The Spirit of Britons collection
‘Nelson’s Pillow’ - Background Information: –
Lord Nelson’s ‘Life Mask’: This plaster copy of Nelson's ‘life mask’ has been set upon a piece of original oak from Victory’s orlop deck where Lord Nelson was taken having been hit by a musket ball from a sniper high up in the rigging the French Flagship during the Battle of Trafalgar.
An original French musket ball similar to the calibre shot that felled Nelson has been attached to the piece of oak from the orlop deck, was one of six found together in the muds at Rotherhithe alongside one of the French gun-carriages. One of these French gun carriages also recovered from the mud was then taken to the Mary Rose museum Portsmouth.
These musket balls and gun carriages have been confirmed to be from one of the few Trafalgar prizes, survivors of the ‘great storm’ following the battle, then towed to Rotherhithe for salvage.
A similar plaster copy of ‘Nelson’s Life mask’ shown below can be found today alongside the bar in the Officer’s Mess on the middle gun deck of HMS Victory.
A small section of slightly slopping oak beam which was aonce placed along the bottom edge of the orlop deck between the deck and the side of the ship to add some comfort to the injured crew laying down on the orlop deck receiving treatment, as there was no beds for the injured on the orlop deck. to give some rudimentary support to the sitting sailor head or lumber region .

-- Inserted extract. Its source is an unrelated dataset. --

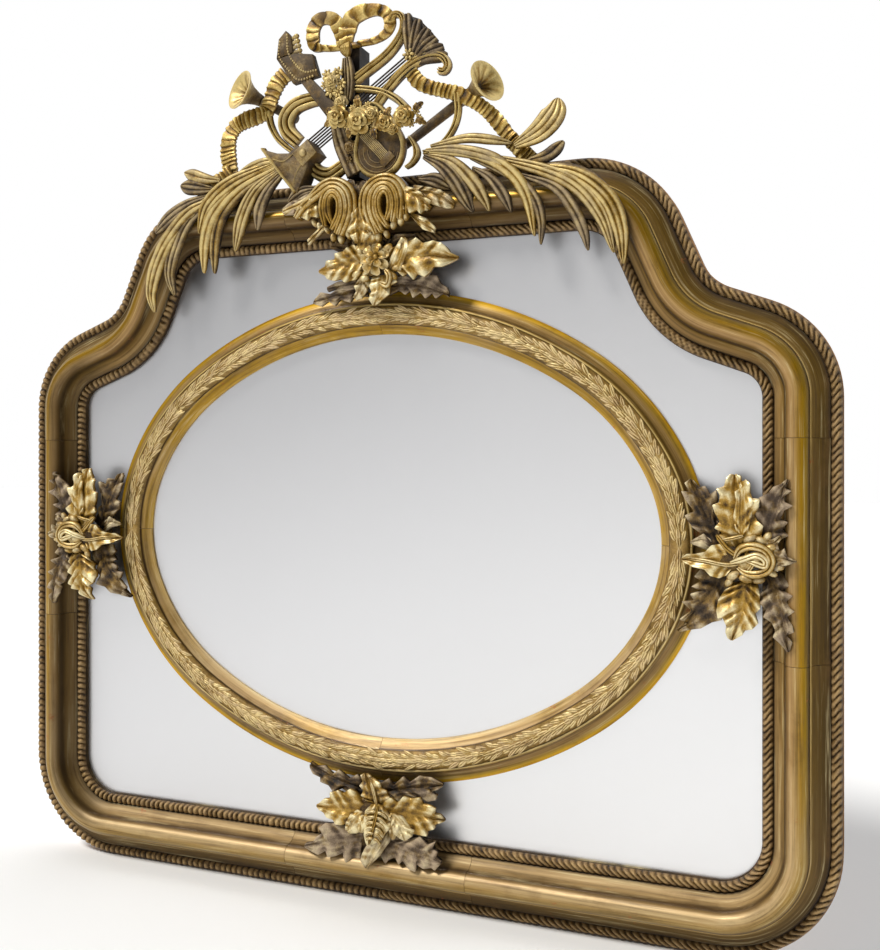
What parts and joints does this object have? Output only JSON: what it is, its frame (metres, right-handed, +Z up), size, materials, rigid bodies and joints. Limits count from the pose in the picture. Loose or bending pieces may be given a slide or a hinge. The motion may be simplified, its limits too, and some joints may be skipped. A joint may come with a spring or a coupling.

This slopped shaped oak strip of decking joining the deck and side of the ship (shown below) was replaced during the restoration program on the Victory.
Edited information regarding the red painted oak on the orlop deck, taken from the web.

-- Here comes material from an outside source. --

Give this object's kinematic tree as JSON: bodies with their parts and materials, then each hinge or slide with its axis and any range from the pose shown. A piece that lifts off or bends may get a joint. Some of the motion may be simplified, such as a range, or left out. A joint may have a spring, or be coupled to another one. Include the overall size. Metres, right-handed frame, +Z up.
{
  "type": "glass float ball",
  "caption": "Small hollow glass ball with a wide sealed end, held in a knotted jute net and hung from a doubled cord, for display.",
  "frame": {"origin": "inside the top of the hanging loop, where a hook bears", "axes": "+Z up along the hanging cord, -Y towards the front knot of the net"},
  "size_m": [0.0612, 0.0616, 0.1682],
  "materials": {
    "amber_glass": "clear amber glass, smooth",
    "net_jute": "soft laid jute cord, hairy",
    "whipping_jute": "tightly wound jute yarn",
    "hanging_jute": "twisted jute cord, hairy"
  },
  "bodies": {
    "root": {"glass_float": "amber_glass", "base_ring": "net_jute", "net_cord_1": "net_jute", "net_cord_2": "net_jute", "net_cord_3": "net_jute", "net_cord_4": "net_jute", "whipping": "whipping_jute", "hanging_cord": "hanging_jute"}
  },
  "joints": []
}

“On the Orlop deck lay Nelson, shot and dying in the red-painted officer’s surgeon quarters. It is a myth that this deck was painted red so sailors couldn’t see their own blood. Red lead paint could deal with damp conditions as this deck was situated below the waterline. Curved red pigment pieces, deemed to come from only a few feet away from our dying hero, as a hazardous beam in these quarters had been softened to a slope for comfort as they sat with their backs resting against the ships sides on the wooden deck in these perilous environs where a surgeon often wielded his operating knife.”